Others were enthusiastic about the project.

“It’s great. We need something for this mall. It’s pretty sad, all of the stores going out,” said Boardman resident Angela Walsh.

Milly Acevedo, a division lead with Primerica Financial Services, is eagerly anticipating the project. Her company is opening a branch in a building across from the mall.

“Seeing this happening is really exciting,” the Columbiana resident said. “It’s exciting to see something that would have a better experience for the community.”

Jeff Barone, president of the Boardman Board of Education, also expressed his support for the project. “This is a win-win for the community,” he said.

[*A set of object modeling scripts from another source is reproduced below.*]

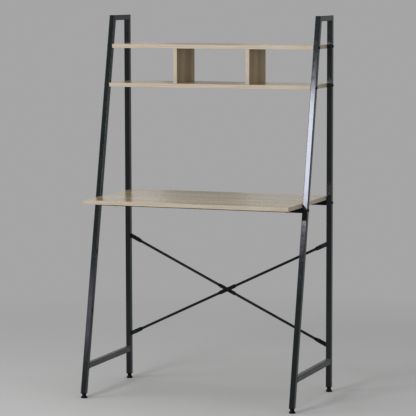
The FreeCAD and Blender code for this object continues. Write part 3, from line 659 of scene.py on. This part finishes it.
class LADDERDESK_OT_side_frames(Operator):
    """Make the welded tube frame of each side"""

    bl_idname = "ladder_desk.side_frames"
    bl_label = "Side frames"

    def execute(self, context):
        settings = context.scene.ladder_desk.paint
        # The stretchers and their welds get the coat painted a lighter grey, as a painted sheen
        glossy, painted_sheen = powder_coat(settings), powder_coat(settings, "painted_sheen_")
        level, lean = (0, 0, 1), np.array([0, math.cos(LEAN), -math.sin(LEAN)])
        under_bar, low_bar = TOP - TUBE / 2, middle("right_stretcher")[2]
        bar_start = front_face(low_bar) + SLANTED_TUBE
        front_mitre = np.array([0, TUBE, front_face(TOP - TUBE) + SLANTED_TUBE - front_face(TOP)])
        for name, sign in SIGN.items():
            x = sign * LEG_X
            front_foot = (x, leg_y("front", LEG_END), LEG_END)
            front_corner = (x, leg_y("front", under_bar), under_bar)
            rear_corner = (x, REAR_Y, under_bar)
            tubes = {
                "front_leg": (front_foot, front_corner, (level, front_mitre)),
                "rear_leg": ((x, REAR_Y, LEG_END), rear_corner, (level, (0, -1, 1))),
                "top_bar": (front_corner, rear_corner, (front_mitre, (0, -1, 1))),
                "stretcher": ((x, bar_start, low_bar), (x, REAR_LOW[1], low_bar), (lean, (0, 1, 0))),
            }
            for part, (start, end, cuts) in tubes.items():
                tube = member(start, end, (1, 0, 0), cuts, settings.corner)
                paint = painted_sheen if part == "stretcher" else glossy
                put(f"{name}_{part}_tube", tube, paint, [f"{name}_{part}"])
            seam = rectangle(TUBE, TUBE, settings.corner, 8)
            *ends, cuts = tubes["stretcher"]
            beads = [
                weld(seam, end, (0, 1, 0), (1, 0, 0), cut, settings.bead)
                for end, cut in zip(ends, cuts)
            ]
            put(f"{name}_stretcher_welds", joined(beads), painted_sheen)
        return {"FINISHED"}


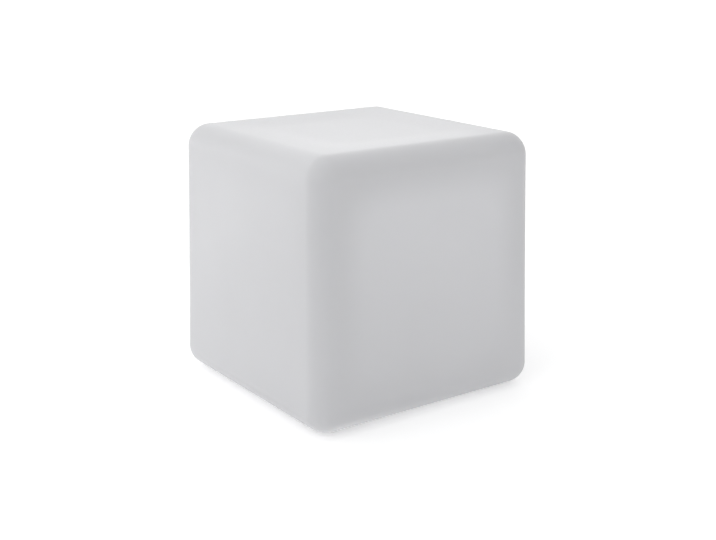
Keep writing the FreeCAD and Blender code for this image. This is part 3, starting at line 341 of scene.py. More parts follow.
def smooth_range(tree, value, low_in, high_in, low, high):
    m = tree.nodes.new("ShaderNodeMapRange")
    m.interpolation_type = "SMOOTHSTEP"
    m.inputs["From Min"].default_value = low_in
    m.inputs["From Max"].default_value = high_in
    m.inputs["To Min"].default_value = low
    m.inputs["To Max"].default_value = high
    tree.links.new(value, m.inputs["Value"])
    return m.outputs["Result"]


def painted_glow_panel(tree, coordinates):
    """Painted glow: 1 in the middle of a face, 0 at its rim. It lightens the base colour where light shining through
    the wall, which is thinnest there in a rotational moulding, would brighten the face.
    """
    split = tree.nodes.new("ShaderNodeSeparateXYZ")
    tree.links.new(coordinates, split.inputs[0])
    x = math_node(tree, "ABSOLUTE", split.outputs[0])
    y = math_node(tree, "ABSOLUTE", split.outputs[1])
    z = math_node(tree, "ABSOLUTE", math_node(tree, "SUBTRACT", split.outputs[2], MID_Z * MM))
    cubes = [math_node(tree, "POWER", math_node(tree, "MULTIPLY", c, 5.0), 6.0) for c in (x, y, z)]
    total = math_node(tree, "ADD", math_node(tree, "ADD", cubes[0], cubes[1]), cubes[2])
    largest = math_node(tree, "MAXIMUM", math_node(tree, "MAXIMUM", cubes[0], cubes[1]), cubes[2])
    rest = math_node(tree, "MAXIMUM", math_node(tree, "SUBTRACT", total, largest), 0.0)
    q = math_node(tree, "POWER", rest, 1 / 6)
    return smooth_range(tree, q, PANEL_OUT, PANEL_IN, 0.0, 1.0), y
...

The school board will act on approving language for a proposed Community Reinvestment Area for the mall, Barone said. If approved by the Mahoning County Board of Commissioners, the CRA would cap the valuation of the mall property at its value following the demolition of the former Sears section – but prior to the improvements being planned – for 15 years.

“If we don’t let them spend $30 million, we have zero chance of this mall increasing in value over the years,” Barone said.

“Ever been to a community where the mall’s dead? It’s not a good look,” he added.

Boardman Township will take up the mall’s request to create a Community Entertainment District at its Dec. 30 meeting. The district would provide up to five additional liquor permits, which would allow the mall to attract restaurants and other venues that would require them, township Administrator Jason Loree said.

Ken Platt of Struthers shared mixed feelings about what he heard at the meeting.

“It sounds really good to fix up the place and to reinvent itself,” but the financing “seems like a moving target,” he said. He also was concerned about the income tax on the workers, many of whom don’t make much more than minimum wage, he added.

“I hope it all works out.”

Pictured above: Work continues at the Southern Park Mall as construction equipment makes way for the forthcoming DeBartolo Commons project.